Bullet holes in flat surfaces like walls, windows, and vehicle panels preserve directional information. The entrance side of a bullet hole in glass shows a clean, circular defect, while the exit side shows a wider, cratered hole with radial fractures. The angle at which the bullet penetrated can be calculated from the ratio of the hole's width to its depth. Trajectory rods, thin dowels or lasers, are inserted into bullet holes to visualize the bullet's path in three dimensions.
When a bullet perforates two surfaces (such as entering through a window and striking an interior wall), the two defects define a line that represents the bullet's trajectory. Extending this line backward to the exterior establishes the general area from which the shot was fired. Multiple trajectories from multiple shots can be triangulated to identify a specific shooting position. However, bullets can deflect after striking intermediate objects, and investigators must account for potential ricochets when interpreting trajectory evidence.
Serial number restoration is another capability of the firearms laboratory. When criminals obliterate serial numbers from firearms by grinding, filing, or punching, the deformed metal beneath the visible surface retains a crystalline structure that differs from the surrounding metal. Chemical etching (typically with acid solutions like Fry's reagent) reveals the serial number because the altered crystal structure reacts differently to the chemical than undamaged metal. This technique can recover serial numbers that have been removed to a depth of several thousandths of an inch, though deep grinding or welding may destroy the number beyond recovery.
Scientific Validation and Controversy
Firearms examination has faced scientific scrutiny similar to other pattern-matching forensic disciplines. The 2009 NAS report and the 2016 President's Council of Advisors on Science and Technology (PCAST) report both noted that the discipline relies on subjective examiner judgment, that error rates have not been rigorously established through large-scale testing, and that the theoretical basis for uniqueness (the assumption that no two firearms produce identical marks) has not been empirically proven.
In response, the AFTE and the National Institute of Standards and Technology (NIST) have sponsored validation studies. Black box studies, where examiners compare sets of known-source evidence without knowing the correct answers, have found false positive rates below 1% and false negative rates (missed identifications) somewhat higher, typically 2 to 5%. These studies demonstrate that qualified examiners perform reliably but not infallibly.
Three-dimensional imaging and algorithmic comparison are emerging technologies that aim to reduce subjectivity. The NIST Ballistics Toolmark Research Database provides reference data for developing automated comparison algorithms. Confocal microscopy creates three-dimensional surface maps of striation patterns that can be compared mathematically, producing correlation scores rather than subjective examiner opinions.

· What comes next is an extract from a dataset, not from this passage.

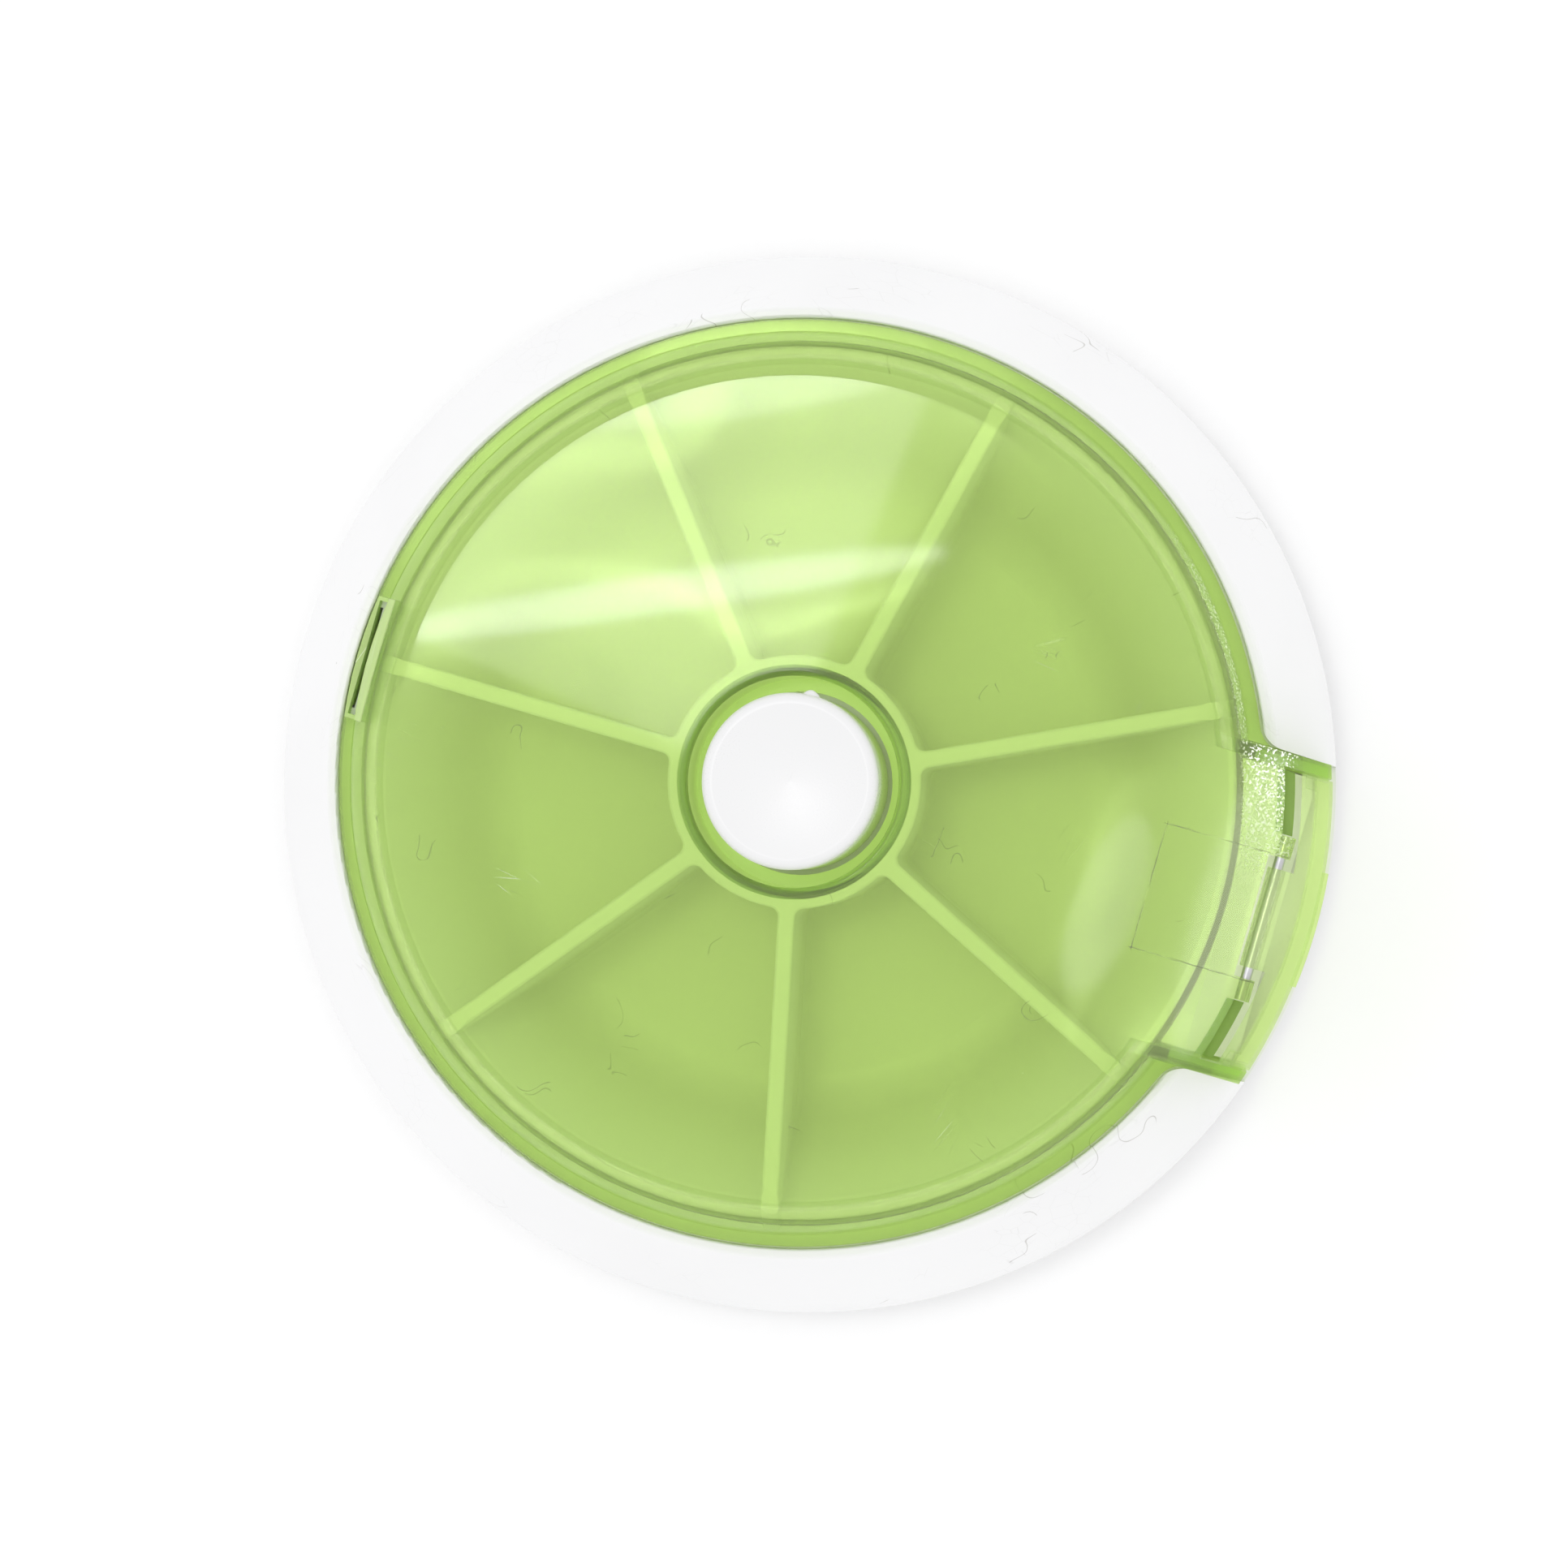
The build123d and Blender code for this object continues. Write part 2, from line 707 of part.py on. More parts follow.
# Screw that holds the leaf
detent_seat = floor_top + leaf_block_h + leaf_t + clip_groove_gap
with BuildPart() as detent_screw:
    with BuildSketch(Plane.XY.offset(detent_seat)):
        with Locations((-leaf_half + leaf_block / 2, leaf_r)):
            Circle(detent_head_r)
    extrude(amount=detent_head_h)
    fillet(detent_screw.edges().group_by(Axis.Z)[-1], detent_head_h / 2)
    with BuildSketch(Plane.XY.offset(detent_seat)):
        with Locations((-leaf_half + leaf_block / 2, leaf_r)):
            Circle(detent_screw_r)
    extrude(amount=-(detent_screw_length + leaf_t - seat_gap))
    with BuildSketch(Plane.XY.offset(detent_seat + detent_head_h)):
        with Locations((-leaf_half + leaf_block / 2, leaf_r)):
            Rectangle(slot_span * detent_head_r, detent_head_h / 2)
    extrude(amount=-detent_head_h / 2, mode=Mode.SUBTRACT)
detent_screw.part.label = "detent_screw"
export_step(detent_screw.part, "parts/detent_screw.step")

# Washer under the rotor
with BuildPart() as thrust_washer:
    with BuildSketch(Plane.XY.offset(floor_top)):
        Circle(rotor_flange_r - slip_gap)
        Circle(post_foot_r + rotor_wall, mode=Mode.SUBTRACT)
    extrude(amount=washer_t)
thrust_washer.part.label = "thrust_washer"
export_step(thrust_washer.part, "parts/thrust_washer.step")

# Rotor: sleeve with helical grooves on a round flange
with BuildPart() as index_rotor:
    with BuildSketch(Plane.XY.offset(rotor_z)):
        Circle(rotor_flange_r)
    extrude(amount=rotor_flange_t)
    with BuildSketch(Plane.XY.offset(rotor_z)):
        Circle(rotor_r)
    extrude(amount=rotor_top - rotor_z)
    with BuildSketch(Plane.XY.offset(pawl_z - slip_gap)):
        with PolarLocations(rotor_r - rotor_key_proud, 2, start_angle=quarter_turn):
            Rectangle(2 * rotor_key_proud, rotor_key_width, align=(Align.MIN, Align.CENTER))
    extrude(amount=pawl_t + slip_gap)
    with BuildSketch(Plane.XY.offset(rotor_z)):
        Circle(rotor_bore_r)
    extrude(amount=rotor_top - rotor_z, mode=Mode.SUBTRACT)
    with BuildSketch(Plane.XY.offset(rotor_z), mode=Mode.PRIVATE) as groove_section:
        with PolarLocations(rotor_bore_r - slip_gap, rib_count):
            Rectangle(groove_r - rotor_bore_r + slip_gap, groove_width, align=(Align.MIN, Align.CENTER))
    for groove_face in groove_section.sketch.faces():
        groove = Solid.extrude_linear_with_rotation(
            groove_face, (0, 0, rotor_z), (0, 0, rotor_top - rotor_z), twist_per_mm * (rotor_top - rotor_z)
        )
        add(groove, mode=Mode.SUBTRACT)
index_rotor.part.label = "index_rotor"
export_step(index_rotor.part, "parts/index_rotor.step")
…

While these technologies have not yet replaced human examiners, they represent a movement toward more objective, reproducible, and statistically grounded identification methods.
Forensic firearms examination identifies specific weapons by comparing the microscopic marks they leave on bullets and cartridge cases. Rifling impressions, firing pin marks, and breech face marks create patterns unique to individual firearms. The NIBIN database connects shooting incidents across jurisdictions, gunshot residue patterns determine firing distance, and trajectory analysis reconstructs shooter positions. While the discipline faces ongoing scientific scrutiny regarding subjectivity and error rates, validation studies confirm high accuracy among qualified examiners, and emerging digital technologies promise more objective comparison methods.